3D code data
◇ ◇ ◇

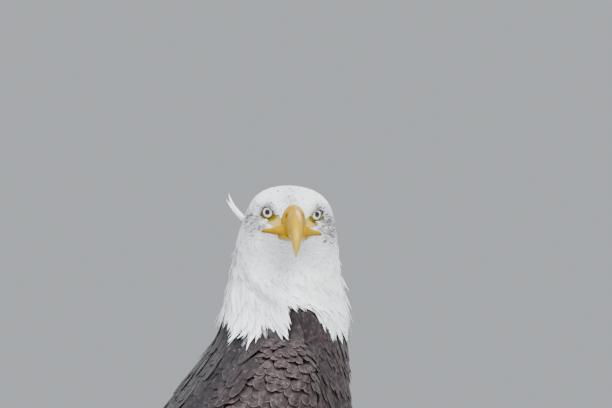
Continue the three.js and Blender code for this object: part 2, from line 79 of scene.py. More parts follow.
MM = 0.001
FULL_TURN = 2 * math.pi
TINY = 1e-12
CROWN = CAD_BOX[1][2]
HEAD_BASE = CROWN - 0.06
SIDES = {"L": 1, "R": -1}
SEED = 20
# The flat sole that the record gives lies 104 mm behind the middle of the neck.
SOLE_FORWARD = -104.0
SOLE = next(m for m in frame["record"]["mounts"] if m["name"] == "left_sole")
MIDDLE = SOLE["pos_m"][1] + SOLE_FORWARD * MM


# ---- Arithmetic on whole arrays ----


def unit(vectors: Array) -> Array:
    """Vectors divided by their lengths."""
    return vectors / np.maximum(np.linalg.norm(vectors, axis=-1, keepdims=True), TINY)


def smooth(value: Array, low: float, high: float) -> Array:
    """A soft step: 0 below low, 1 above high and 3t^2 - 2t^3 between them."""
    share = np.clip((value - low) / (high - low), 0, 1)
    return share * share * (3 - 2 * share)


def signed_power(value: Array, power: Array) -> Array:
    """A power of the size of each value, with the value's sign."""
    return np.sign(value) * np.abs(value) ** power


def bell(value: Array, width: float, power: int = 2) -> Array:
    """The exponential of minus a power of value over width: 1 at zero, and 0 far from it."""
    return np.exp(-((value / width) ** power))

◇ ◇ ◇

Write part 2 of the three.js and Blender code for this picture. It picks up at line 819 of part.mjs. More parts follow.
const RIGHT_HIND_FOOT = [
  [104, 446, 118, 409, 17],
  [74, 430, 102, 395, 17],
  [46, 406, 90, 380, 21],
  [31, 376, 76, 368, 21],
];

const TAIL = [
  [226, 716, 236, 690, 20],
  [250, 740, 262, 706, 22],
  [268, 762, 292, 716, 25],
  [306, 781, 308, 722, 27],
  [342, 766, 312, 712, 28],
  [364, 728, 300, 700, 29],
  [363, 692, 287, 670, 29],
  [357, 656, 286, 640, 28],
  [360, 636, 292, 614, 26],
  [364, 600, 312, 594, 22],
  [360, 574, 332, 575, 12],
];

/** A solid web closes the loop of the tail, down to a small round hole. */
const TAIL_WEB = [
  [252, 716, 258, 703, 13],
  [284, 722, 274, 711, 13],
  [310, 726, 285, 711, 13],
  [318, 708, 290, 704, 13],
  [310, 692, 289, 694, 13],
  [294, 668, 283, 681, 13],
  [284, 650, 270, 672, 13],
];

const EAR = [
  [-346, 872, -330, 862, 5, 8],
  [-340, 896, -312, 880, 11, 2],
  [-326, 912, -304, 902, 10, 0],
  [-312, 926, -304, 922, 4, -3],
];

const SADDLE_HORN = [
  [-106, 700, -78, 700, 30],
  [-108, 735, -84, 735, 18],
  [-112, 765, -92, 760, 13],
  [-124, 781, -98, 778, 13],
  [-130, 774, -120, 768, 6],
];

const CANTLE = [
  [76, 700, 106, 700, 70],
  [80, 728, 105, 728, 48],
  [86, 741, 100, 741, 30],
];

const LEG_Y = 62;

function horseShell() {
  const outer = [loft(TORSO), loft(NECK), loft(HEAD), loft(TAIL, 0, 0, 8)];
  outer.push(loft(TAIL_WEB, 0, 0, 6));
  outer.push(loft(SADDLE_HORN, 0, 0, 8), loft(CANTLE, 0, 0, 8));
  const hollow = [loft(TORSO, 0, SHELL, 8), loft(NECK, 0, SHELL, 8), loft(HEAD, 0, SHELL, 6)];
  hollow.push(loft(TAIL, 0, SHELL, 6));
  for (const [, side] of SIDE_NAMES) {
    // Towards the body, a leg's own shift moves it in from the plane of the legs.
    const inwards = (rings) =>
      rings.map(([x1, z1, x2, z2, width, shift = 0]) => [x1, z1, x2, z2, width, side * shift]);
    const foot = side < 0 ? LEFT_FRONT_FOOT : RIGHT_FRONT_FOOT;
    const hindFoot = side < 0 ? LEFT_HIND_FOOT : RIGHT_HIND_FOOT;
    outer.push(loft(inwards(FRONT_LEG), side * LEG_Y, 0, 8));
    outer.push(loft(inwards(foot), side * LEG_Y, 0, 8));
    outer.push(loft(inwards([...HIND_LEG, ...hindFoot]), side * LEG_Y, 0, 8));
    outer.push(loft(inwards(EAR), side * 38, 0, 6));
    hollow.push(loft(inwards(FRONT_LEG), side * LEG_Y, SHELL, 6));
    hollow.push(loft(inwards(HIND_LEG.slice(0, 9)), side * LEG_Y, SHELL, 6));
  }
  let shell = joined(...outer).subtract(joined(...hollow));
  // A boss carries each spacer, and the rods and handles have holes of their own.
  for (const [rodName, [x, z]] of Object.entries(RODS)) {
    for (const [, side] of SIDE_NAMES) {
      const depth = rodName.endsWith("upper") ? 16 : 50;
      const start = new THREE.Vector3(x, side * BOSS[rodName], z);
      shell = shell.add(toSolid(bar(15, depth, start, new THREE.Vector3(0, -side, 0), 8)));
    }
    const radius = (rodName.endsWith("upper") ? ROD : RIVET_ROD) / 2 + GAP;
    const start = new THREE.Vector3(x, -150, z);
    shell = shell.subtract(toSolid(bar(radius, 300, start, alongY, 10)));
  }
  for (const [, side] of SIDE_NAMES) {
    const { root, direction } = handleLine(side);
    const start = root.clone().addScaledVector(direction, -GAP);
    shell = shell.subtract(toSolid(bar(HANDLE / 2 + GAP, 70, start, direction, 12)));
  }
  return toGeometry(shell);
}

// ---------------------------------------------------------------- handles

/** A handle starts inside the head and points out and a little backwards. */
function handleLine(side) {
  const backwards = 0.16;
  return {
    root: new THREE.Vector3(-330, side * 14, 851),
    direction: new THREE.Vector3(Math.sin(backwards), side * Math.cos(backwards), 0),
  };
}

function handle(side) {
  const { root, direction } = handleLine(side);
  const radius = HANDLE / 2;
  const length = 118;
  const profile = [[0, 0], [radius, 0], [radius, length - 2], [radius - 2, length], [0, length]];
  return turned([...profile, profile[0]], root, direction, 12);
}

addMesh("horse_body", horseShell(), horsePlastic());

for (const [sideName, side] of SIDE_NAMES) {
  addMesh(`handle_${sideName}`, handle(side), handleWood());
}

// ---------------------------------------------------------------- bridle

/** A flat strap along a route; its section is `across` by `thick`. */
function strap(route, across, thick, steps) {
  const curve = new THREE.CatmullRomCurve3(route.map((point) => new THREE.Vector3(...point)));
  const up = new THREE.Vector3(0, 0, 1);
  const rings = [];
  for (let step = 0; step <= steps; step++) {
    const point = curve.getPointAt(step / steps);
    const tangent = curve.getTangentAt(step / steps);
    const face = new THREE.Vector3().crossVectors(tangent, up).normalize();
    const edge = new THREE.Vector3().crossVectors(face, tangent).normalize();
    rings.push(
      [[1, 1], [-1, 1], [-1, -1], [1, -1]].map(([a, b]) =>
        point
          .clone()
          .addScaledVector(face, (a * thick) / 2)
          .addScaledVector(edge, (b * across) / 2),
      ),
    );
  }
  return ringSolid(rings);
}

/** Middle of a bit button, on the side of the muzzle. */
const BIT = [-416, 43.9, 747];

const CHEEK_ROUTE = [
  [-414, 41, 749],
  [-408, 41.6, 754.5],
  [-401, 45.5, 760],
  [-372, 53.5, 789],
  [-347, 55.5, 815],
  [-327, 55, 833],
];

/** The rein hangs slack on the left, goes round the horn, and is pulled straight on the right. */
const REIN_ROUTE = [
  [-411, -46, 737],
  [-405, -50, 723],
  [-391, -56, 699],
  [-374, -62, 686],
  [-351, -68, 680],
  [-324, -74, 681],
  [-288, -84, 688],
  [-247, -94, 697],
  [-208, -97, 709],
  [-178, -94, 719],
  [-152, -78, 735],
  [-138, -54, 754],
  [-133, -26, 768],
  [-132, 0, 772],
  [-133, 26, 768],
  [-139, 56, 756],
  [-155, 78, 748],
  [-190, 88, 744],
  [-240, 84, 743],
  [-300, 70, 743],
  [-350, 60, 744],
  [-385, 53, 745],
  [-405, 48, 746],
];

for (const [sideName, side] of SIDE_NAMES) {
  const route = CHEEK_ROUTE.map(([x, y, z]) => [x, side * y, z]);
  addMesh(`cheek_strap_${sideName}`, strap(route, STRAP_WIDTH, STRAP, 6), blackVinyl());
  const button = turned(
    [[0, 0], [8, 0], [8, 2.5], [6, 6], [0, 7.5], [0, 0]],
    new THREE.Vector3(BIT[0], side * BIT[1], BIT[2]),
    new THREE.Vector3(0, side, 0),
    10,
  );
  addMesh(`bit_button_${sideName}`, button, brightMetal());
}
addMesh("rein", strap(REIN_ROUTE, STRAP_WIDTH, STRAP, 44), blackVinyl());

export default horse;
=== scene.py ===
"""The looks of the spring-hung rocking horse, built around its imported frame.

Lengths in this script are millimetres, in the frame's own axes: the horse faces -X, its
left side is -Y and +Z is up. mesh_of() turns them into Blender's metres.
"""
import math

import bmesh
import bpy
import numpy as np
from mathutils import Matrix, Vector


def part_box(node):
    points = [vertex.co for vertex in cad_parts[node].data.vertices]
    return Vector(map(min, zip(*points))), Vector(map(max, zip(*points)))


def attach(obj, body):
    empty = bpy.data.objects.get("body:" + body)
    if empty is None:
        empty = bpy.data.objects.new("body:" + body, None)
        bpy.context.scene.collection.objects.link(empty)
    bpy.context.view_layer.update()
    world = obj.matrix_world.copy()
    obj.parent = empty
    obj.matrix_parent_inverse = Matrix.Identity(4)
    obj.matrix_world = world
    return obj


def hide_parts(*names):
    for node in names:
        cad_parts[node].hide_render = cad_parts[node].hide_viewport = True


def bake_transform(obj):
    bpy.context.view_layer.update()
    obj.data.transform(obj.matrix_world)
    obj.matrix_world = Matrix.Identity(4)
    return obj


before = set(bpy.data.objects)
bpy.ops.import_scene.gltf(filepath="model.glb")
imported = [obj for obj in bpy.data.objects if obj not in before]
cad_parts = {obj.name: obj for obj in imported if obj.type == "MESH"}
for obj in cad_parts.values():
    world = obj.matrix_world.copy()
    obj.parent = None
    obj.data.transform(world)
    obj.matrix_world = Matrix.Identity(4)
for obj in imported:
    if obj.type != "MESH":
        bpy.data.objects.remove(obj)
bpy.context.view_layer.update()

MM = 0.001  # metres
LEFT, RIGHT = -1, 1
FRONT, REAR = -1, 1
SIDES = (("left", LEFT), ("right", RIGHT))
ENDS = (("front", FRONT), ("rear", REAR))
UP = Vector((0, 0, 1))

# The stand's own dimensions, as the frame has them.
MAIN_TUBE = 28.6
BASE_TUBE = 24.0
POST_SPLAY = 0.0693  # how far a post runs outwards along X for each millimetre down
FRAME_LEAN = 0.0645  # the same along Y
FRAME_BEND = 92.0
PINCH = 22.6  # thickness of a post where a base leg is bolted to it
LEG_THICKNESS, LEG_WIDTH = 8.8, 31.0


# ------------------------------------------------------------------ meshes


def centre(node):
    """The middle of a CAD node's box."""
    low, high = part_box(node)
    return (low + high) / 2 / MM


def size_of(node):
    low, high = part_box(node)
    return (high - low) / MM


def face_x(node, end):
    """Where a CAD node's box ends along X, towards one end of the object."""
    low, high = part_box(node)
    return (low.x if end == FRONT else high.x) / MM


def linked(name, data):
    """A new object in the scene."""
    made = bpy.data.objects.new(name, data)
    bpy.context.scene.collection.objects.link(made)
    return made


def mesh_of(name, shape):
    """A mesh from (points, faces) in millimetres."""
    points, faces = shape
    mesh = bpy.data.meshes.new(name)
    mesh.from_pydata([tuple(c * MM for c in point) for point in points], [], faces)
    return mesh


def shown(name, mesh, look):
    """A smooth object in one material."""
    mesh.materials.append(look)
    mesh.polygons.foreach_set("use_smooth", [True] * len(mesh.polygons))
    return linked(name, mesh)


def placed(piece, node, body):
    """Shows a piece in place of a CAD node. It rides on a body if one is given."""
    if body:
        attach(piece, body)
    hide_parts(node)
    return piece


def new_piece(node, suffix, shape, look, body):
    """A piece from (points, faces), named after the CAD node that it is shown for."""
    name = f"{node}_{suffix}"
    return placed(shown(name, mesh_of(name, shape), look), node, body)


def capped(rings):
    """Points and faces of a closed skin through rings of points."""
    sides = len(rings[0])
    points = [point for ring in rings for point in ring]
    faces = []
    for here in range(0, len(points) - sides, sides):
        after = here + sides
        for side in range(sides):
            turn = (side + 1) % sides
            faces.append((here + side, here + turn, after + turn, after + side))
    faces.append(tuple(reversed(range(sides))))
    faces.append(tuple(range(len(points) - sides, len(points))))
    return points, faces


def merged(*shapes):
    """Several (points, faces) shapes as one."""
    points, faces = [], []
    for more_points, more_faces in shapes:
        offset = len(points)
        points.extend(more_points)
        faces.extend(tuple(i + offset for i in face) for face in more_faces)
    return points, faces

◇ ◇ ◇

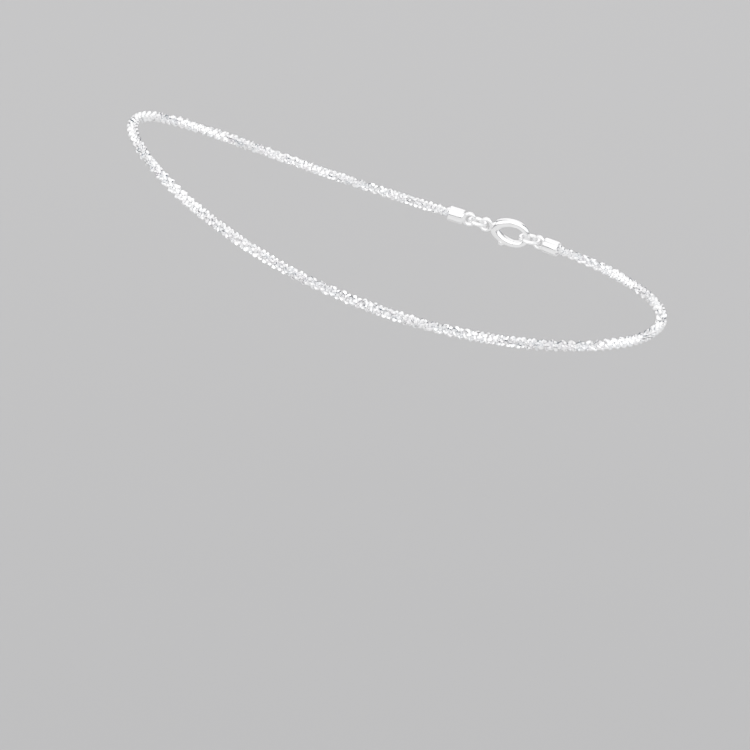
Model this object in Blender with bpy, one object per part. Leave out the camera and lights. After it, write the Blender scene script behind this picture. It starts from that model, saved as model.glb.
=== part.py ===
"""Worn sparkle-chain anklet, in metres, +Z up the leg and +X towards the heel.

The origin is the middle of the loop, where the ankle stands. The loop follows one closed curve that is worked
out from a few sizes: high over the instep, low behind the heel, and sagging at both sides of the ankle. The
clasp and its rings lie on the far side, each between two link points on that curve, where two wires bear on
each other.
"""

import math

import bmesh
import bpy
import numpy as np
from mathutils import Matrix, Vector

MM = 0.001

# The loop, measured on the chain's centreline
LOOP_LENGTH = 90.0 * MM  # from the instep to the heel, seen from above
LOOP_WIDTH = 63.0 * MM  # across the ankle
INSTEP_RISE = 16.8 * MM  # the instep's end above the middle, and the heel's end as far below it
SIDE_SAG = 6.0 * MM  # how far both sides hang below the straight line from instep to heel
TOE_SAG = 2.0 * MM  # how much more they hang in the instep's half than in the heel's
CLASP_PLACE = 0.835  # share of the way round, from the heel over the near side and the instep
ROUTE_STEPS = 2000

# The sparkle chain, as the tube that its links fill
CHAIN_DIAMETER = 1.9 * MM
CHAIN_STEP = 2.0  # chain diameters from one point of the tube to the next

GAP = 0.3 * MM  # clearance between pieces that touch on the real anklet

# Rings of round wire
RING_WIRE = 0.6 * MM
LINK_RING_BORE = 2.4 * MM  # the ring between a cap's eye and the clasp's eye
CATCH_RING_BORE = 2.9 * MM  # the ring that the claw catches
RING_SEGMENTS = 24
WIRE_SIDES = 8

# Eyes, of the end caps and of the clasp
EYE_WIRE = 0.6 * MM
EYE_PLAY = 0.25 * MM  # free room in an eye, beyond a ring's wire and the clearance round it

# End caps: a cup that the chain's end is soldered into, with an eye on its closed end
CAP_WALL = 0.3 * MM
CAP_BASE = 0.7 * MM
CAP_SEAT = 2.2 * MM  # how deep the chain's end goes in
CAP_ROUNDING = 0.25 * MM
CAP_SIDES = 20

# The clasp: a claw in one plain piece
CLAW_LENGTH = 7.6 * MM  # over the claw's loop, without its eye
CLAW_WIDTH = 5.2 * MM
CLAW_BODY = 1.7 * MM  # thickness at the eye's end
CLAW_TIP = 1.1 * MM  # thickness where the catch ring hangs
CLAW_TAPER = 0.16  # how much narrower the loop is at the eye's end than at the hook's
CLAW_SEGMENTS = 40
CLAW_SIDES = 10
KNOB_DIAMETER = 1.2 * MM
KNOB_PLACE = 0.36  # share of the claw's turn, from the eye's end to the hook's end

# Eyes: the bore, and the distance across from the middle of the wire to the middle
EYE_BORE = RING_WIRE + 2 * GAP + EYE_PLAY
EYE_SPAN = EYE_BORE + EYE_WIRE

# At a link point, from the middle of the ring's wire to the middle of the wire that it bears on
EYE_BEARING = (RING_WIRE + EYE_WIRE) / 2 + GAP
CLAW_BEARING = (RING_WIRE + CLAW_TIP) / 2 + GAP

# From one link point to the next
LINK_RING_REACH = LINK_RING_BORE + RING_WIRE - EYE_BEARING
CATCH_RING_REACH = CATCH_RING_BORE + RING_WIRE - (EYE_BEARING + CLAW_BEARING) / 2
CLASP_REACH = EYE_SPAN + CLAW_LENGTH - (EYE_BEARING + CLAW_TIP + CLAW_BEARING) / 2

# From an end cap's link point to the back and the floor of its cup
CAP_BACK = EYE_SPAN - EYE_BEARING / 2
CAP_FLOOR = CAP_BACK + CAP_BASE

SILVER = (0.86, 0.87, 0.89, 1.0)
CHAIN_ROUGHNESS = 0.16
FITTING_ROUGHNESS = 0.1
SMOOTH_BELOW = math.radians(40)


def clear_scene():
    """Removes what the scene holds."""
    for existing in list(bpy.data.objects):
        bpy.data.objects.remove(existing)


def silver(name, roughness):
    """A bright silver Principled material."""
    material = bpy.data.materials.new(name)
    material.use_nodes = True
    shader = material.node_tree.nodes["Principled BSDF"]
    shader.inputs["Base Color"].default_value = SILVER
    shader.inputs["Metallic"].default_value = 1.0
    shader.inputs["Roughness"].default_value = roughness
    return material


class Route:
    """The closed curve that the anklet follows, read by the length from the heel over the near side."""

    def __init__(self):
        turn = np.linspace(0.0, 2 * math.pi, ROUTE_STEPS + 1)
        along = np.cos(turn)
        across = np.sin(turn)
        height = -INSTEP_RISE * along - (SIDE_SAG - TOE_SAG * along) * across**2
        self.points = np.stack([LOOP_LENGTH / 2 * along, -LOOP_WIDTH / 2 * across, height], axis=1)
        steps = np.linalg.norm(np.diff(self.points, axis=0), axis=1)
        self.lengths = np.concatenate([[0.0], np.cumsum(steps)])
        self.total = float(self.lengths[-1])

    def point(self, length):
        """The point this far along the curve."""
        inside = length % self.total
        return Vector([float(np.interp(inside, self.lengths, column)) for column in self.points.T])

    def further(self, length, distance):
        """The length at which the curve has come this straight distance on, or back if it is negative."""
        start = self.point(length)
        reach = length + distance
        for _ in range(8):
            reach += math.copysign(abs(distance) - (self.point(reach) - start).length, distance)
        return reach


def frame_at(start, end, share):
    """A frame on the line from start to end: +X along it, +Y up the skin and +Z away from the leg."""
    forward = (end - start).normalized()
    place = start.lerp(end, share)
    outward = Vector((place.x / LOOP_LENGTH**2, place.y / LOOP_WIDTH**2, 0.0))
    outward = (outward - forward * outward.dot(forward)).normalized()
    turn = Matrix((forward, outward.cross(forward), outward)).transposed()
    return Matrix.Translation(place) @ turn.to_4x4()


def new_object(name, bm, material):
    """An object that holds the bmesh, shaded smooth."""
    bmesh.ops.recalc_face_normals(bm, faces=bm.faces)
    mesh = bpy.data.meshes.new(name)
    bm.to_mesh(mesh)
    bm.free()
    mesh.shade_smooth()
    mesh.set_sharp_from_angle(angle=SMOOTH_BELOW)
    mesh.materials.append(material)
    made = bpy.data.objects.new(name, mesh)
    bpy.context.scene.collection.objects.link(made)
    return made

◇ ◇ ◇

Starting with the line with "the right. */" and ending with the line with "for node in", extract every line exactly and nothing outside that span.

/** The rein hangs slack on the left, goes round the horn, and is pulled straight on the right. */
const REIN_ROUTE = [
  [-411, -46, 737],
  [-405, -50, 723],
  [-391, -56, 699],
  [-374, -62, 686],
  [-351, -68, 680],
  [-324, -74, 681],
  [-288, -84, 688],
  [-247, -94, 697],
  [-208, -97, 709],
  [-178, -94, 719],
  [-152, -78, 735],
  [-138, -54, 754],
  [-133, -26, 768],
  [-132, 0, 772],
  [-133, 26, 768],
  [-139, 56, 756],
  [-155, 78, 748],
  [-190, 88, 744],
  [-240, 84, 743],
  [-300, 70, 743],
  [-350, 60, 744],
  [-385, 53, 745],
  [-405, 48, 746],
];

for (const [sideName, side] of SIDE_NAMES) {
  const route = CHEEK_ROUTE.map(([x, y, z]) => [x, side * y, z]);
  addMesh(`cheek_strap_${sideName}`, strap(route, STRAP_WIDTH, STRAP, 6), blackVinyl());
  const button = turned(
    [[0, 0], [8, 0], [8, 2.5], [6, 6], [0, 7.5], [0, 0]],
    new THREE.Vector3(BIT[0], side * BIT[1], BIT[2]),
    new THREE.Vector3(0, side, 0),
    10,
  );
  addMesh(`bit_button_${sideName}`, button, brightMetal());
}
addMesh("rein", strap(REIN_ROUTE, STRAP_WIDTH, STRAP, 44), blackVinyl());

export default horse;
=== scene.py ===
"""The looks of the spring-hung rocking horse, built around its imported frame.

Lengths in this script are millimetres, in the frame's own axes: the horse faces -X, its
left side is -Y and +Z is up. mesh_of() turns them into Blender's metres.
"""
import math

import bmesh
import bpy
import numpy as np
from mathutils import Matrix, Vector


def part_box(node):
    points = [vertex.co for vertex in cad_parts[node].data.vertices]
    return Vector(map(min, zip(*points))), Vector(map(max, zip(*points)))


def attach(obj, body):
    empty = bpy.data.objects.get("body:" + body)
    if empty is None:
        empty = bpy.data.objects.new("body:" + body, None)
        bpy.context.scene.collection.objects.link(empty)
    bpy.context.view_layer.update()
    world = obj.matrix_world.copy()
    obj.parent = empty
    obj.matrix_parent_inverse = Matrix.Identity(4)
    obj.matrix_world = world
    return obj


def hide_parts(*names):
    for node in names:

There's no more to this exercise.